PC : On ne peut les obliger à rien ?

BS : On pourrait les obliger en termes de droit français, sinon on peut essayer de faire des choses, ils peuvent essayer. C’est de la négociation qui a lieu de manière un peu plus sportive que si c’était une société française, basée en France, avec des serveurs en France. Mais après ça reste Internet. Nous, ce qui nous étonne à La Quadrature, c’est plutôt l’extrême rapidité de la réaction de la CNIL, qui est une autorité qui a quand même des pouvoirs assez étendus, mais qui a un budget assez ridicule et donc aujourd’hui quand on voit le problème que représente la défense des données personnelles, de la vie privée, avec Internet, on s’étonne qu’ils ne réagissent pas plus rapidement sur d’autres sujets en temps normal.

PC : Autre chose rapidement pour terminer : La Quadrature du Net comme l’association Que Choisir, a décidé de boycotter la mission Lescure sur la culture et Internet, pourquoi ?
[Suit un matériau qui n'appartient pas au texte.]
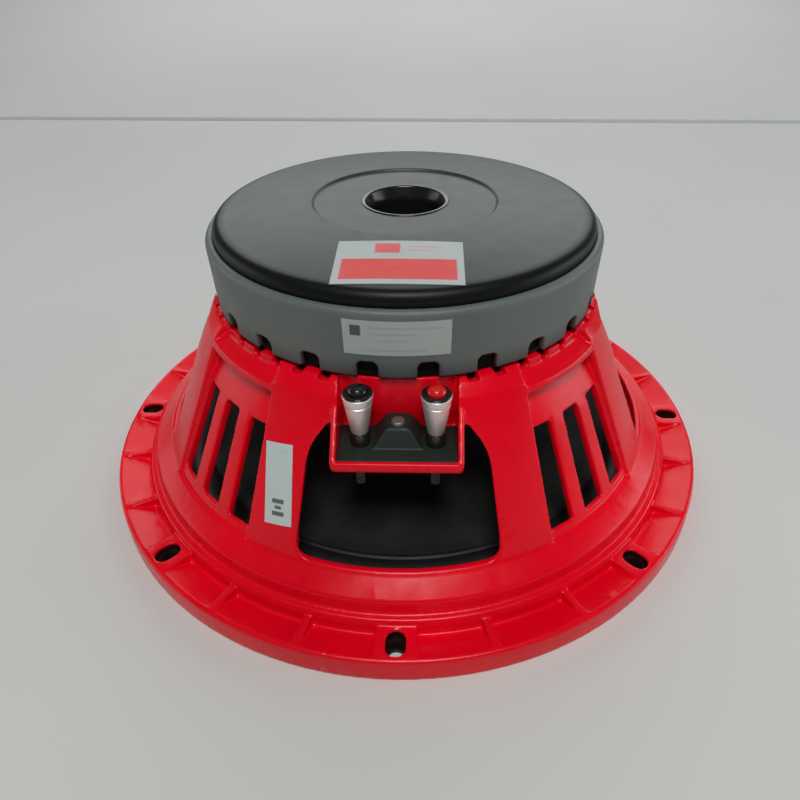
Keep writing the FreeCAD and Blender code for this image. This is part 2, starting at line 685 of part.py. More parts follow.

BS : Parce que c’est le troisième volet de « on essaye de défendre la culture en défendant plutôt les ayants droit de la culture et pas du tout les artistes ». On a eu la mission Olivennes qui était le patron de la FNAC, on a eu la mission Zelnik qui était le patron d’un label, aujourd’hui on a la mission Lescure qui est patron de sociétés, enfin qui siège à Havas et à Lagardère, qui siège aussi dans des sociétés qui défendent la protection des contenus numériques contre les usages et contre le partage. Bon bah voilà, y’a un conflit d’intérêts évident. On peut pas jouer à cette mascarade.